After some research, I found an economical solution, which requires no modification to the weapon itself.  I'm not a huge fan of modifying weapons to work.  If something can be bolted on, stuck on, epoxied in some way, then I'm going to go for it.  I can always go back later if I don't like it.  The sights on the right are made my XS Sight Systems.  They are the Big Dot shotgun sights.  These are front sights that simply adhere over the bead sight.  They come in three varieties, shown left to right: pedestal bead sight, vent rib, and plain barrel.  In particular, the one that I'd go for is the pedestal mounted sight.  As you can see in the first picture above, my shotgun has a pedestal mount for the bead.  These sights feature a big white ring that surrounds a tritium insert.  This makes the sight highly visible in the daytime for faster target acquisition than the bead, and it's bigger.  The bigger, better contrasting sight will make it easier to get on target and make the shot.  The tritium insert is a glass vial that makes the sight glow in the dark.  Tritium gas glows naturally and does not need to be charged up by holding it to light, like some stick on sights do.  Thus, you can store the gun in a dark safe, and when you take it out at night, it's ready to go.

This picture shows the sights mounted on different barrel profiles.  You can use any type of epoxy to mount it.  Brownells advertises that these can be installed with their Acraglas, but there are folks on shotgunworld.com that have used J-B Weld epoxy with satisfactory results.  So, if you don't want to spend $200 on epoxy to mount a $60 sight, then you might consider spending $6 and get a small tube of J-B Weld.  It will do the job you want for a lot less money.  You could also have the sight soldered on by a gunsmith, but again, you'll be spending more money, and it may or may not hold as well as epoxy.  Modern epoxies are very durable.  I've used J-B Weld on many applications.  From fixing slats on a futon bed, sealing a ruptured fuel tank, mending delicate porcelain, to joining two pieces of metal in order to stop squeaks and rattles, J-B Weld has never let me down.  I highly recommend this cost-effective solution.

Credit: M24shooter on SGW.com
Here is an example of the sight mounted on a plain barrel with J-B Weld.  The user mixed up a small batch of epoxy and adhered the sight to the shotgun barrel over the bead.  He then used a clamp to hold it all down until the epoxy cured.  Before hardening, he wiped the excess epoxy that squeezed out from under the sight.  Another shooter did the same thing to his gun and the sight has stayed put after hundreds of rounds fired.  That's an important note because 12 gauge shotguns are punishing weapons.  If the epoxy can hold up to hundreds of rounds of shot, then it's a strong bond that you can count on to stay put and not shoot off or break.

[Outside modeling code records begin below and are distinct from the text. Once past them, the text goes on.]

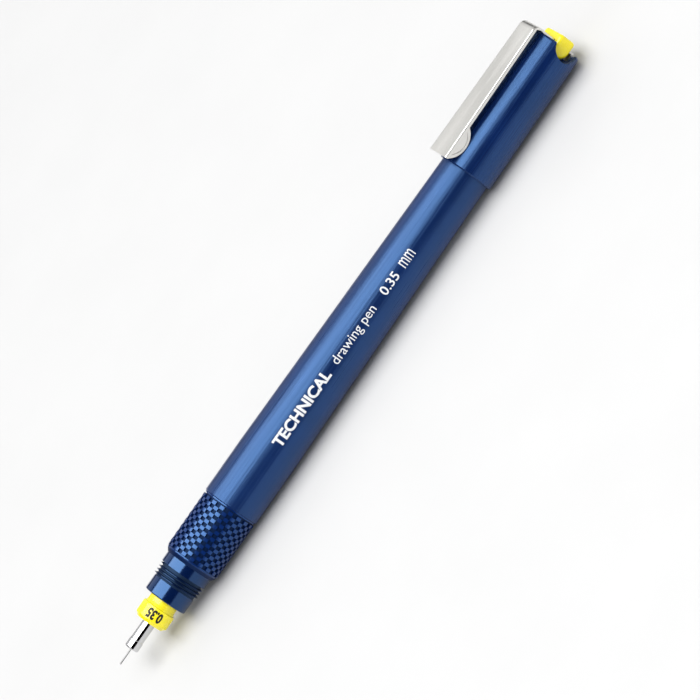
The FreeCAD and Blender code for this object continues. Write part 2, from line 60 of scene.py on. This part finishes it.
# ---------------------------------------------------------------- where the pen lies
barrel_low, barrel_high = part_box("barrel")
TIP_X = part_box("capillary_tube")[0][0]
AXIS_Z = (barrel_low[2] + barrel_high[2]) / 2

# The camera stands on the -Y side, this far above the floor's plane.
ELEVATION = math.radians(33.0)
TOWARD_CAMERA = Vector((0, -math.cos(ELEVATION), math.sin(ELEVATION)))
TOWARD_CLIP = Vector((0, math.sin(ELEVATION), math.cos(ELEVATION)))


def on_pen(along_mm, degrees, radius_mm):
    """A point on the pen: millimetres from its tip, degrees from the camera toward the clip."""
    a = math.radians(degrees)
    out = TOWARD_CAMERA * math.cos(a) + TOWARD_CLIP * math.sin(a)
    return Vector((TIP_X + along_mm * MM, 0, AXIS_Z)) + out * radius_mm * MM


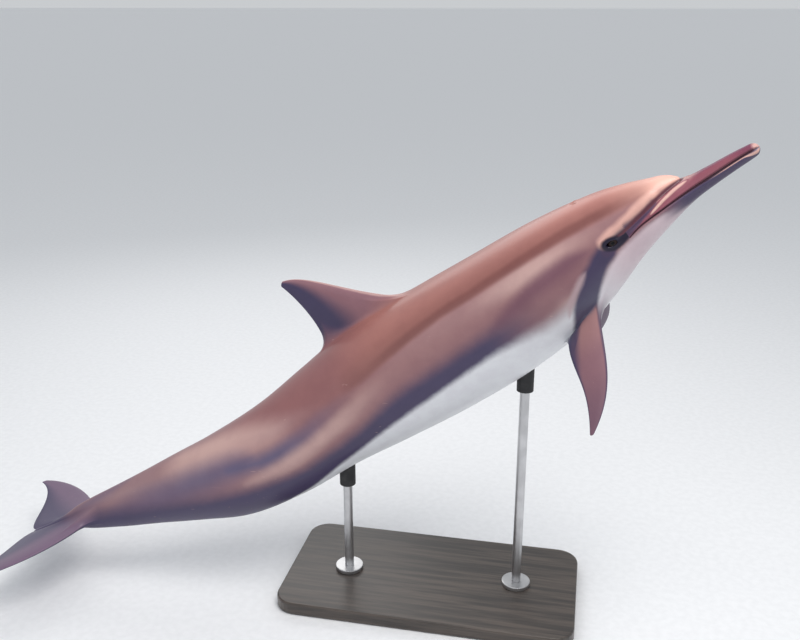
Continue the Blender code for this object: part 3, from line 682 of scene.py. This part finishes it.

So, you may ask, "Why not a rear sight?"  Well, I just don't need one for my shooting.  Depending on how high the sight will sit on my shotgun, I may invest in a picatinny rail with an integrated ghost ring, but that would only be to bring my point of impact (POI) in relation to my point of aim up (POA).  As it is right now, I haven't noticed my POI being lower than my POA.  If the gun does start shooting really low at 25 yards, then the addition of a rear sight will help that because it will allow me to increase the rear sight elevation and bring up that POI.  For my shooting needs, 25 yards is a good distance.  That's 75 feet away.  The longest distance in my house (from the front of the living room to the back of the dining room) is only 45 feet, or 15 yards.  That's still well within my comfortable pistol distances, so a shotgun at that range is a slam dunk.

Another reason I don't feel I need a rear sight (opinion subject to change) is that a bead sight is fast by itself. You can easily acquire a target with a bead sight (or in this case, a big dot sight) without the need for a rear sight.  The receiver on my shotgun has grooves machined into it, which help me align the sight if I need to.  If I wanted to start driving slugs into an 8" steel plate at 100 yards, I imagine a rear sight would help out a lot, but in 31 years, I've never had to shoot a slug at that distance.  Again, my opinions can, and do change with experience.  As my shooting evolves, I remain open-minded to things that I experience today that I wouldn't have considered yesterday.  But for now, for what I do and how I shoot, adding a big dot in lieu of the bead offers advantages I currently don't enjoy with my shotgun: higher contrast, bigger sight, and night sight capability.  For $60, it's hard to pass this up.

-James

1 comment:

  1. James commenting here on my wife's account... I have the same idea you have but aim (pun intended) to take it a step further and put a tritium rear sight base on my Rem 870. Cutting a dovetail is no big deal.